Barangkali Frans? Lawannya yang tangguh cuma Pyotor Galkin (Uni
Soviet) yang memukul KO finalis Koko Pangaribuan. "Kalau saya
naik ring belum tentu kalah lawan dia," komentar Frans, yang
turut melatih regu Indonesia.
Tim Uni Soviet memang unggul. Enam dari 7 finalisnya merebut
medali emas. Dalam segala hal - tehnik, taktik, mental,
stamina -- mereka terpuji. Permainan Prokhorov, misalnya, hampir
tak ada cela. Bidikan pukulannya begin tepat, hingga lawannya
tak jarang menyentuh kanvas. Untuk menyalahkan finalis Mustapha
Keddari dari Perancis, ia cuma membutuhkan waktu 19 detik rekor
KO tercepat dalam turnamen ini.
Sistim latihan tinju di Uni Soviet mungkin bisa membuat orang
Indonesia iri hati. Pelatih Zul yang menyaksikannya di sana
tahun lalu bercerita:
"Pagi hari, mereka diberi teori. Sorenya, itu langsung
dipraktekkan. Mereka pun dibantu oleh peralatan hebat. Misalnya,
mereka dihadapkan dengan boneka elektronik yang bisa berlagak
seperti petinju. Boneka inilah yang harus dihajar. Apakah
pukulan mengenai sasaran, ini dicek lewat lampu yang menyala."
Kelebihan lain dari mereka adalah soal kelincahan kaki, berkat
latihan. "Mereka juga tahu bagaimana bermain bola basket atau
sepakbola," kata manajer Roris Lagutin. Dan "ini membuat mereka
lincah di ring." Lagutin menambahkan, latihan serba teratur ini
juga dimungkinkan lantaran mereka tidak memikirkan soal dana.
Di luar tim Uni Soviet, penampilan regu Korea Selatan dan
Australia cukup baik. Tim Korea Selatan datang dengan 2 petinju
-- Kim Kwang Suk dan Lim Beung Djin, dan keduanya meraih medali
emas, Australia mendapat 1 medali emas dari 2 petinjunya.

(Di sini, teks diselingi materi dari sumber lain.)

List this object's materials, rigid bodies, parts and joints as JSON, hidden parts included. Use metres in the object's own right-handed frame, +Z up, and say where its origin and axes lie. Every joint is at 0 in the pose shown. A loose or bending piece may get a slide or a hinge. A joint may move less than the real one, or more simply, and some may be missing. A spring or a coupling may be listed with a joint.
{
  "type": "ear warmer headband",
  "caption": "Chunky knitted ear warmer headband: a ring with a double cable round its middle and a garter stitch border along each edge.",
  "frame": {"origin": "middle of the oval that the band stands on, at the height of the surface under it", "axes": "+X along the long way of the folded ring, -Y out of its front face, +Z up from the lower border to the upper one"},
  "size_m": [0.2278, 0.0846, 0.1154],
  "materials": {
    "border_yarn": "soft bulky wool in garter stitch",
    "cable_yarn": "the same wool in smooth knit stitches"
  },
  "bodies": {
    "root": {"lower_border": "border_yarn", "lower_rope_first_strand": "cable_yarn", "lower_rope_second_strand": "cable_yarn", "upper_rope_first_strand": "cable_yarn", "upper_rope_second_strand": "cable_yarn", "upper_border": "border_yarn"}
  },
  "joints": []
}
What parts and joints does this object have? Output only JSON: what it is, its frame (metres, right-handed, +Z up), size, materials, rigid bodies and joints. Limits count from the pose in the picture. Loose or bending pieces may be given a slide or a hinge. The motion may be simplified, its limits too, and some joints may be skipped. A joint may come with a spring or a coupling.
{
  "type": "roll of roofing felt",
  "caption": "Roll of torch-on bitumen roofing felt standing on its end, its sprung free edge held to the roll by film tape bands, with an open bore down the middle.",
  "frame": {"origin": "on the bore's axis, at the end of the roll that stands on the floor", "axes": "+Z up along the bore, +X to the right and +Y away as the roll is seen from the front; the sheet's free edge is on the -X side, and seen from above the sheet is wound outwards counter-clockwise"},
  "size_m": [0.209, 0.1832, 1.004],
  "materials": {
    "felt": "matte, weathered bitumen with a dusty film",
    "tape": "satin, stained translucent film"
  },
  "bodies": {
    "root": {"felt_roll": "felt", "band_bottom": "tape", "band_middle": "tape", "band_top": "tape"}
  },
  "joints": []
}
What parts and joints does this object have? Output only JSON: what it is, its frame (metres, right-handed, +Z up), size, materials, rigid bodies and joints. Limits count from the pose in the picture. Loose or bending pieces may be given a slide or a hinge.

Bandingkan dengan Indonesia yang menurunkan 3 tim dengan 26
petinju, cuma merenggut 1 medali emas dan predikat Petiju
Terbaik (lihat: Yang Kalah Itu Terbaik).
Lepas dari penampilan masing-masing, penyelenggaraan Piala
Presiden II pantas dipuji. Baik dari segi pertandingan,
perwasitan, maupun pelayanan kepada peserta. Juga dari segi
komersil. "Jika dulu kita rugi sampai 4 juta, kali ini minimal
tidak menombok," kata Sekretaris Penyelenggara, Amir
Syarifuddin. Biaya penyelenggaraannya sekitar Rp 40 juta --
hampir sama dengan pengeluaran 1976. "Sebagai turnamen
internasional, Piala Presiden II, cukup berhasil," komentar
Anwar Chowdry, Sekjen Associatton Internationale de Boxe
Arhateur (AIBA).
Kejuaraan kali ini juga diikuti oleh Aljazair, Perancis,
Singapura, Malaysia Jepang dan Muangthai. Peserta dulu yang
tidak hadir' adalah Amerika Serikat, Pilipina, Pakistan, Mesir,
dan Irak. Pagaimana dengan turnamen berikutnya? "Kalau diundang
lagi, kami akan datan," janji Lagutin.